# Start of GIVEN INFORMATION

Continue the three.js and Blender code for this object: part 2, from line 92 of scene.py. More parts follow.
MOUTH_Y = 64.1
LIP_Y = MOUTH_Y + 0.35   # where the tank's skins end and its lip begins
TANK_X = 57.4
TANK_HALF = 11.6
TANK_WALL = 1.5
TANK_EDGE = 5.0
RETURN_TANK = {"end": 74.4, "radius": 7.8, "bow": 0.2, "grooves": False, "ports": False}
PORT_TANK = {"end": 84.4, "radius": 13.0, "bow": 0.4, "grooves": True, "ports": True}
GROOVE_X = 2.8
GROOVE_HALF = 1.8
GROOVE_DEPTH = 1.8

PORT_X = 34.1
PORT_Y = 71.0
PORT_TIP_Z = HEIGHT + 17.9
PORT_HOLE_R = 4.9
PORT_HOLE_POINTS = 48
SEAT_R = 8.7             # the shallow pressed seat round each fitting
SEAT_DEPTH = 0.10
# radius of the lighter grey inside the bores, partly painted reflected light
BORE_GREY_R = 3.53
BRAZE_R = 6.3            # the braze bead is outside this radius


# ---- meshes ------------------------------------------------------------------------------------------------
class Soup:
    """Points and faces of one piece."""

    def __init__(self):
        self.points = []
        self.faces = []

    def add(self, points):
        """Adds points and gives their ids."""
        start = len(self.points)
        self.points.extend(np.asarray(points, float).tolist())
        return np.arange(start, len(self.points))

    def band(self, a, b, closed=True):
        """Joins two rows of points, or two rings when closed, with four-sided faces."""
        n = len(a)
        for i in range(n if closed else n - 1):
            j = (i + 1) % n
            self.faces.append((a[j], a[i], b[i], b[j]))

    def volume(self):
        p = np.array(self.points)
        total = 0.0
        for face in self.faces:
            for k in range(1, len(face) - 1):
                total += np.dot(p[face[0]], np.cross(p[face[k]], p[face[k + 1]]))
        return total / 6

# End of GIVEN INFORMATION

◆ WHAT IS EXPECTED
Extract each line from the listing above, please, and repeat it exactly.

◆ FINAL RESULT
Continue the three.js and Blender code for this object: part 2, from line 92 of scene.py. More parts follow.
MOUTH_Y = 64.1
LIP_Y = MOUTH_Y + 0.35   # where the tank's skins end and its lip begins
TANK_X = 57.4
TANK_HALF = 11.6
TANK_WALL = 1.5
TANK_EDGE = 5.0
RETURN_TANK = {"end": 74.4, "radius": 7.8, "bow": 0.2, "grooves": False, "ports": False}
PORT_TANK = {"end": 84.4, "radius": 13.0, "bow": 0.4, "grooves": True, "ports": True}
GROOVE_X = 2.8
GROOVE_HALF = 1.8
GROOVE_DEPTH = 1.8

PORT_X = 34.1
PORT_Y = 71.0
PORT_TIP_Z = HEIGHT + 17.9
PORT_HOLE_R = 4.9
PORT_HOLE_POINTS = 48
SEAT_R = 8.7             # the shallow pressed seat round each fitting
SEAT_DEPTH = 0.10
# radius of the lighter grey inside the bores, partly painted reflected light
BORE_GREY_R = 3.53
BRAZE_R = 6.3            # the braze bead is outside this radius


# ---- meshes ------------------------------------------------------------------------------------------------
class Soup:
    """Points and faces of one piece."""

    def __init__(self):
        self.points = []
        self.faces = []

    def add(self, points):
        """Adds points and gives their ids."""
        start = len(self.points)
        self.points.extend(np.asarray(points, float).tolist())
        return np.arange(start, len(self.points))

    def band(self, a, b, closed=True):
        """Joins two rows of points, or two rings when closed, with four-sided faces."""
        n = len(a)
        for i in range(n if closed else n - 1):
            j = (i + 1) % n
            self.faces.append((a[j], a[i], b[i], b[j]))

    def volume(self):
        p = np.array(self.points)
        total = 0.0
        for face in self.faces:
            for k in range(1, len(face) - 1):
                total += np.dot(p[face[0]], np.cross(p[face[k]], p[face[k + 1]]))
        return total / 6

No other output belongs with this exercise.